Beyond Brooke — advancing the cause of elder justice
Beyond Brooke — advancing elder justice

Beyond Brooke 

In 2006, after years of increasing concern, Mr. Marshall, with the help of many others, sought a petition for guardianship (which was awarded) for his grandmother, Brooke Astor, who was a victim of elder abuse by her son, Philip’s father.
The story was chronicled nationally by the press due to Mrs. Astor's recognition, the nature of allegations indicated in the petition, and events culminating in a six-month criminal trial of Mr. Marshall's father and one of his grandmother’s lawyers.
Through her life, Brooke Astor was known for her decades of philanthropic work in New York, earning her the Presidential Medal of Freedom in 1998 from President Clinton.
Today, Mr. Marshall believes that his grandmother’s greatest legacy, nationwide, is twofold:
  • How her sad circumstances have spurred a greater recognition of elder abuse.
  • As active elder for half a century, how Mrs. Astor's life exemplifies ways our last decades can be so purposeful and filled with philanthropy—an engaged "love of humanity."
Mr. Marshall now tell his story and works to help the greater cause of elder justice.
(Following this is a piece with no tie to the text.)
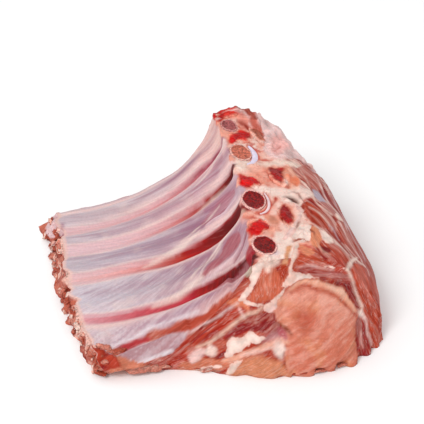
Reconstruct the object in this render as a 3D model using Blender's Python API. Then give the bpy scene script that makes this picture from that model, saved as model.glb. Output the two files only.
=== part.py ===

Philip Marshall has been teaching and practicing in the field of historic preservation for over thirty years. He has held faculty positions at Columbia University, the University of Vermont, and Roger Williams University where serves as professor emeritus and (immediate past) director of the historic preservation program. His consulting includes work with the Hopi Nation in Arizona; the Tibetan community in America; and federal and state agencies, museums, and other nonprofit organizations. He serves on boards and committees of national, state, and local organizations. 

Brooke Astor and Philip Marshall at Holly Hill, her country house in Briarcliff, New York.